Two gold medals after the crash

In the super-G, Maier was in a league of his own. The figures tell their own story. During the 1997-1998 winter season, there had been four World Cup races before the Games in Nagano, and he had won them all. By the end of his career, he had racked up a record 24 wins in this event, a total that nobody has equalled in the 22 years since. He was known for his strength, intensity and go-for-broke borderline reckless approach.

When Maier went through the start gate wearing bib number 8, Switzerland's young Didier Cuche was leading with a time of 1:35.43. The Austrian seemed more cautious than usual as he skied down the 2,407m course, perhaps thinking about his crash three days earlier. But his movements were still fluid and fast, and he finished 0.61 seconds ahead of Cuche, a big gap. Maier's compatriot, Hans Knauss, then equalled Cuche's time, so they shared the silver medal. Maier, the bricklayer from Flachau, who had remained on the fringes of the Austrian team until his talent was finally recognised when he was 24, became Austria's first super-G Olympic champion.

The giant slalom, held on 19 February, saw a change of location to Mount Higashidate in the resort of Shiga Kogen. Although the leading racer at the time in this event was Switzerland's Michael von Grünigen, Maier overtook him that season, with three wins and six podium finishes in the seven World Cup races before the Games. And this time, there was no question about it. The man who would become known as the 'Herminator' (in reference to his compatriot's film role as the Terminator) produced the best time in the first leg and, starting last in the second leg, achieved the best time there as well. He succeeded the two-time title-holder, Alberto Tomba (who fell after 17 seconds in the first leg). His team-mate Stephan Eberharter, 0.85 seconds behind, and Von Grünigen, 1.18 seconds behind, stood beside him on the podium.

Now a national hero, double Olympic champion Maier was just at the beginning of a career that would see him dominate men's Alpine skiing at the start of the 21st century. After his first crystal globe in 1998, he won two World Championship titles (downhill and super-G) the following year in Vail (USA), before setting a men's points record (exactly 2,000, with 10 wins and 22 podium finishes) in 2000, a record which still stands today. He won his third overall globe at the end of the 2000-2001 season, this time with 13 wins.

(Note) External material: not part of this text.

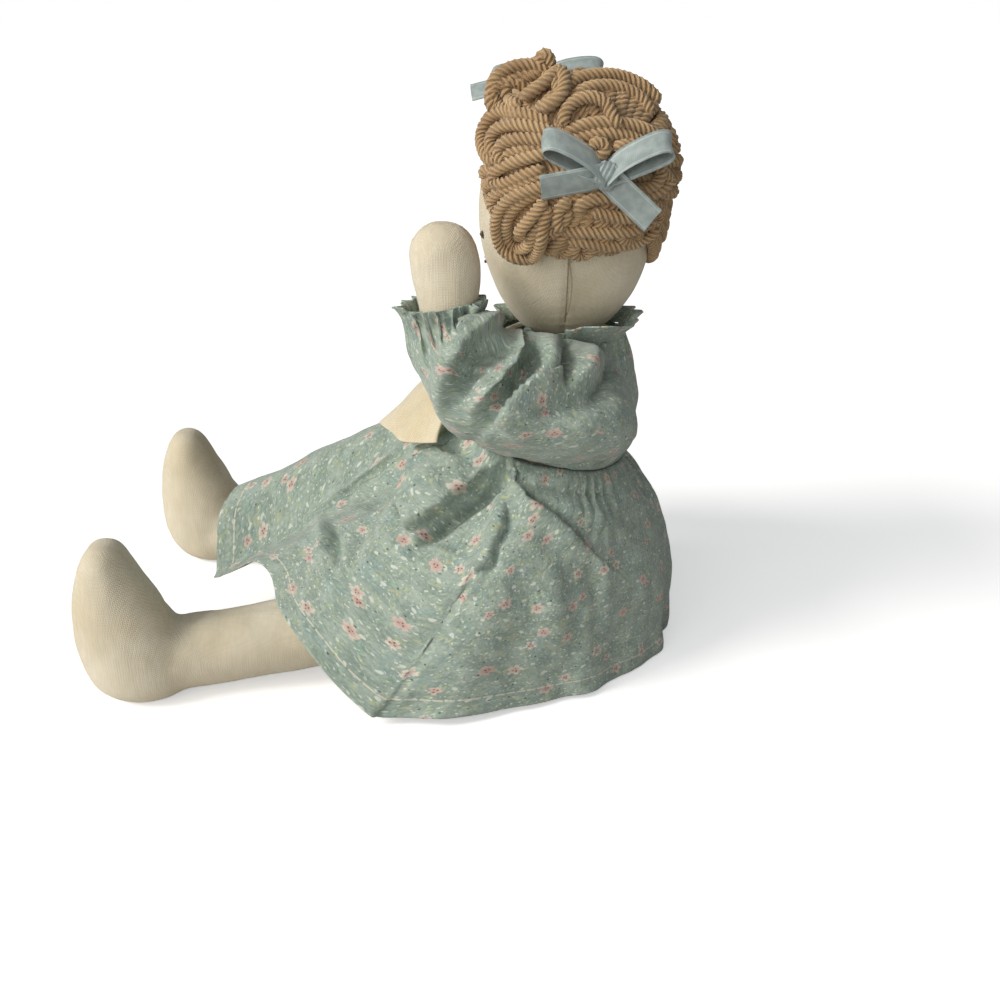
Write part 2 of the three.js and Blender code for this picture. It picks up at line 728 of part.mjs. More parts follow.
function sleeveSolid(line, fullness, grow, ends) {
  const rings = [];
  const rows = 8;
  const sides = 20;
  for (let row = 0; row <= rows; row += 1) {
    const t = row / rows;
    const along = line.getTangentAt(t);
    const side = new THREE.Vector3(1, 0, 0).addScaledVector(along, -along.x).normalize();
    const front = new THREE.Vector3().crossVectors(along, side);
    const gather = cuffGather * THREE.MathUtils.smoothstep(t, 0.5, 0.8);
    const puff = (fullness - cuffRadius) * readShares(puffShares, t);
    rings.push(Array.from({ length: sides }, (_, k) => {
      const turn = (2 * Math.PI * k) / sides;
      const radius = cuffRadius + puff + grow + gather * Math.cos(turn * cuffFolds);
      return line.getPointAt(t)
        .addScaledVector(side, radius * Math.cos(turn))
        .addScaledVector(front, radius * Math.sin(turn));
    }));
  }
  const startTip = line.getPointAt(0).addScaledVector(line.getTangentAt(0), -ends);
  const endTip = line.getPointAt(1).addScaledVector(line.getTangentAt(1), ends);
  if (ends > 0) {
    rings.unshift(rings[0].map((p) => p.clone().addScaledVector(line.getTangentAt(0), -ends / 2)));
    rings.push(rings[rings.length - 1].map((p) => p.clone().addScaledVector(line.getTangentAt(1), ends / 2)));
  }
  return toSolid(skinOver(rings, startTip, endTip));
}

const bodiceOutside = bodiceSolid(clearance, 0);
const frillRoom = toSolid(levelSkin([
  [frillBottom - clearance, necklineRadius, necklineRadius, 0],
  [frillBottom + frillHeight, necklineRadius + frillFlare, necklineRadius + frillFlare, 0],
], { grow: foldDepth + clearance, rows: 4 }));

function addSleeve(name, line, fullness) {
  const shell = sleeveSolid(line, fullness, 0, 0)
    .subtract(sleeveSolid(line, fullness, -clothWall, overrun))
    .subtract(bodiceOutside)
    .subtract(headSolid(clearance))
    .subtract(frillRoom)
    .subtract(skirtRoom)
    .subtract(skirtFront.translate([-clearance, clearance, clearance]))
    .subtract(skirtFront.translate([clearance, clearance, 0]))
    .subtract(armRoom);
  addPiece(name, toGeometry(mainPiece(shell)), calico);
}

const raisedElbow = raisedArmElbow();
const raisedCuff = raisedElbow.clone().add(new THREE.Vector3(0, 0, cuffRise));
const raisedSleeveLine = spineThrough(
  new THREE.Vector3(shoulderSpread - sleeveTuck, armRadius / 2, shoulderHeight - armRadius / 3),
  new THREE.Vector3(shoulderSpread, -raisedElbowForward * 0.45, shoulderHeight),
  new THREE.Vector3(shoulderSpread, -raisedElbowForward * 0.9, shoulderHeight + raisedElbowRise * 0.5),
  raisedCuff.clone().add(new THREE.Vector3(0, 0, sleeveHeading)),
);
addSleeve('sleeve_left', raisedSleeveLine, sleeveFullness);

const hangingEnd = hangingArmEnd();
const hangingCuff = hangingShoulder.clone().lerp(hangingEnd, hangingCuffShare);
const hangingWay = hangingEnd.clone().sub(hangingShoulder).normalize();
const hangingSleeveLine = spineThrough(
  hangingShoulder.clone().add(new THREE.Vector3(sleeveTuck, 0, 0)),
  hangingShoulder.clone().addScaledVector(hangingWay, armRadius / 3),
  hangingShoulder.clone().lerp(hangingCuff, 0.5),
  hangingCuff.clone().addScaledVector(hangingWay, sleeveHeading),
);
addSleeve('sleeve_right', hangingSleeveLine, hangingSleeveFullness);

// Elastic inside each cuff, a plain ring round the wrist

function addCuffElastic(name, place, way) {
  const ring = new THREE.TorusGeometry(cuffElasticRadius, elasticRadius, elasticSides, elasticSteps);
  ring.applyQuaternion(new THREE.Quaternion().setFromUnitVectors(new THREE.Vector3(0, 0, 1), way));
  ring.translate(place.x, place.y, place.z);
  addPiece(name, ring, elastic);
}
addCuffElastic('cuff_elastic_left', raisedCuff, new THREE.Vector3(0, 0, 1));
addCuffElastic('cuff_elastic_right', hangingCuff, hangingWay);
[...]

A dramatic motorbike accident before a brilliant comeback

But this triumphal career came to a brutal halt on 24 August 2001, when he was involved in a terrible motorbike accident. His right leg was badly injured, and he narrowly avoided amputation. As a result, he could not compete at the Games in Salt Lake City in 2002, but managed to restart his sports career during the 2002-2003 season. He rediscovered his winning form in the super-G in Kitzbühel on 27 January 2003; won his fourth overall crystal globe at the end of the 2003-2004 season; was crowned giant slalom world champion in Bormio in 2005; won two new Olympic medals at the 2006 Games in Turin (silver in the super-G and bronze in the giant); and achieved his last victory in the super-G at Lake Louise on 30 November 2008.

In October 2009, aged 36, he tearfully announced that he was retiring. 'It wasn't an easy decision, and it's difficult to let go. I'm ending a career which as a kid I could hardly imagine ever turning out better,' he said. The Herminator ended with a fantastic list of Alpine skiing achievements: 54 wins and 96 podium finishes from 268 races, 14 crystal globes, four Olympic medals, and six World Championship medals, including three titles.

These are the thoughts of Marcel Hirscher, today regarded as the greatest skier of all time: 'In a sense, he's my predecessor. In many respects, Hermann is a benchmark for me. How did he solve this? How did he do it? Sometimes I ask him: 'How was it back then for you?' The biggest challenge for me was being a person of public interest. Ski racing is what fascinates me the most, but what I didn't realise back then as an 18-year-old was that media events like this one are part of my job.' Hermann Maier, who became a sporting icon and Alpine skiing superstar in his country, went through all that before him.